Os turistas certamente sentirão falta dos velhos automóveis, após etílicas incursões à Floridita ou à Bodeguita del Médio e haverão de clamar pelo santo Hemingway dos "mojitos" e "daiquiris". Para alegrá-los ainda restarão a monumental Habana Viera, o belo Caribe de águas azuis, ademais da salsa, da rumba e do merengue, frenéticas expressões musicais, que continuarão a ritmar os corações cubanos.
Mesmo antes da morte de Fidel Castro já era visíveis as mudanças em Cuba: a bela Havana, depois de muitos anos de marasmo se veste de novas construções, se faz enorme canteiro de obras. As transformações virão inevitavelmente. Difícil é saber como ocorrerão e no que podem resultar de positivo para os cubanos. Agora, talvez, apenas haja o cerimonioso silêncio do Malecon, onde o turbulento Caribe se derrama por sobre essa Havana de tantos contrastes. Para onde caminhará esse povo simples, mas, de férreos propósitos de lutar por um porvir harmonioso e feliz? Como se dará o abraço mortal do poderoso capital nessa ilha de tanta rebeldia? O que restará do legado da Sierra Maestra? Altivo, buscará o povo da bela ilha de Cuba horizontes sonhados por Marti, Máximo Gomez ou Fidel? Tantos serão os caminhos, nessa histórica encruzilhada.

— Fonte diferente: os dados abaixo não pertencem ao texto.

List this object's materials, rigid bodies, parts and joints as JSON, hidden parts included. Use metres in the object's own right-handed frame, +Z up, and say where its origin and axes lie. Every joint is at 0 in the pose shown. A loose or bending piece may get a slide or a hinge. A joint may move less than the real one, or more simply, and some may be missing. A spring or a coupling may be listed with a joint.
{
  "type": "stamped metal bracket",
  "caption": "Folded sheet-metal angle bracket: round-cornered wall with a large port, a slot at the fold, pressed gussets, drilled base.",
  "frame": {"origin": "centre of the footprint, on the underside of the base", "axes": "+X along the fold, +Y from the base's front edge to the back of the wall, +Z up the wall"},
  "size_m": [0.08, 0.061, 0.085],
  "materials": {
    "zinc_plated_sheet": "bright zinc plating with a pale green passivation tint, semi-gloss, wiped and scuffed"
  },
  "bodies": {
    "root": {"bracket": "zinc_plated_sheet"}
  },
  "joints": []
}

Uma coisa é certa: somente aos cubanos cabem decidir que rumos devem tomar, finda que seja a 'era Fidel'. Qualquer que seja essa decisão, o mundo deve aceitar a escolha que decorre do inalienável direito de autodeterminação do povo de Cuba, de forjar o seu próprio futuro. Cuba tem passado de glórias, tem presente de lutas e se projeta para realizar o futuro no caminho de uma sociedade baseada na dignidade da pessoa humana que seja economicamente próspera e socialmente justa. Ave, Fidel.